Well, the answer to that question really depends on your personal preferences. If you are new to the sport of paddling and are still undecided on which type of paddle craft to choose, read on as there are a few things that you should keep in mind such as:
How important is speed to you?
If you are one of those people who prefer to glide across the water with a minimum of effort while covering long distances during the course of the day, then a kayak is a better choice.
How important is stability to you?
If you are one of those paddlers who is intimidated by the idea of capsizing, then a canoe is a better choice.
How important is manoeuvrability to you?
If you plan on exploring convoluted coastlines and/or entering creeks, or paddling in swamps, marshes or bayous, then a kayak is a better choice.
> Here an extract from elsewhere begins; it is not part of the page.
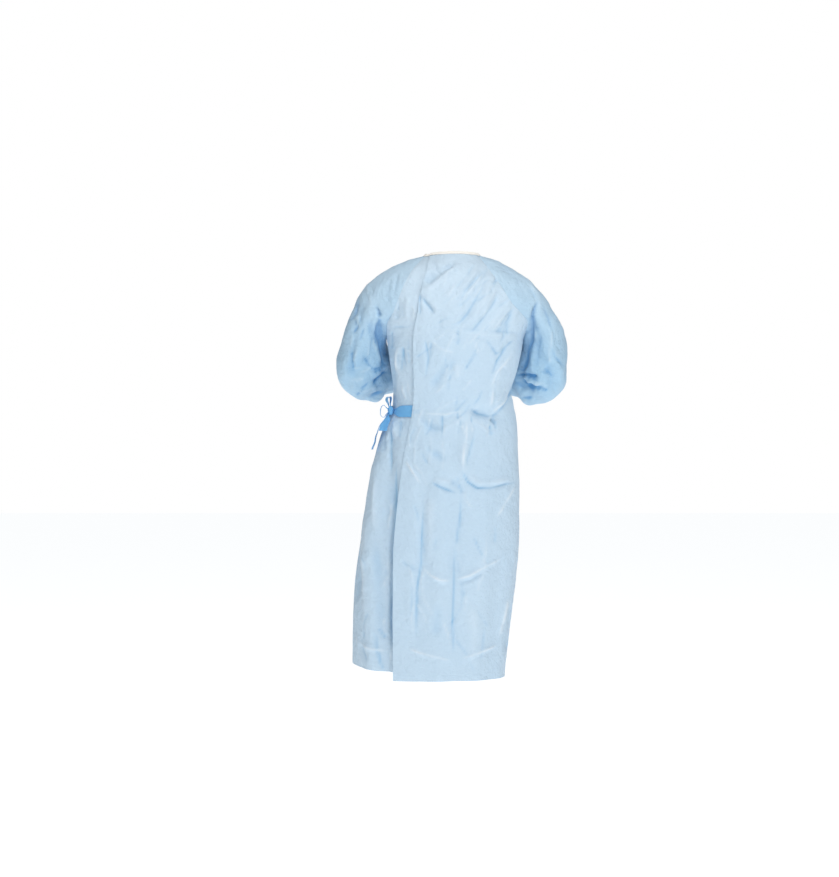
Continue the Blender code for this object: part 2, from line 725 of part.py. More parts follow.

How important is load capacity to you?
If you are one of those paddlers who doesn’t mind traveling at a slower pace as long as you have plenty of room for all of your camping gear and/or a fellow paddler or a paddling companion, then a canoe is a better choice.
What type of water will you be paddling on most often?
If you plan on paddling on calm water most often, then a canoe can be a better choice for you. But, if you plan on padding on large lakes, or bays where the wind can cause the water to become rough or, if you plan on paddling in the surf, then a kayak is a better choice.
Will you be frequently entering and exiting your paddlecraft?
If you are one of those paddlers who plans on entering and exiting their paddlecraft frequently during the day to explore land features, or to portage from one body of water to another, then a canoe is a better choice.
So, as mentioned above, the choice between a canoe and a kayak really comes down to personal choice since they both have advantages and disadvantages that cause paddlers to choose one type of paddlecraft over the other.
It is important to carefully consider what type of water you will be paddling on most often as well as to contemplate your answers to the questions listed above so that you can choose the type of paddlecraft that best suits your intended purpose.
Regardless of which type of paddlecraft you choose, paddling is a great way to get outdoors and have fun on the water during the warmer months of the year as well as to explore local bodies of water.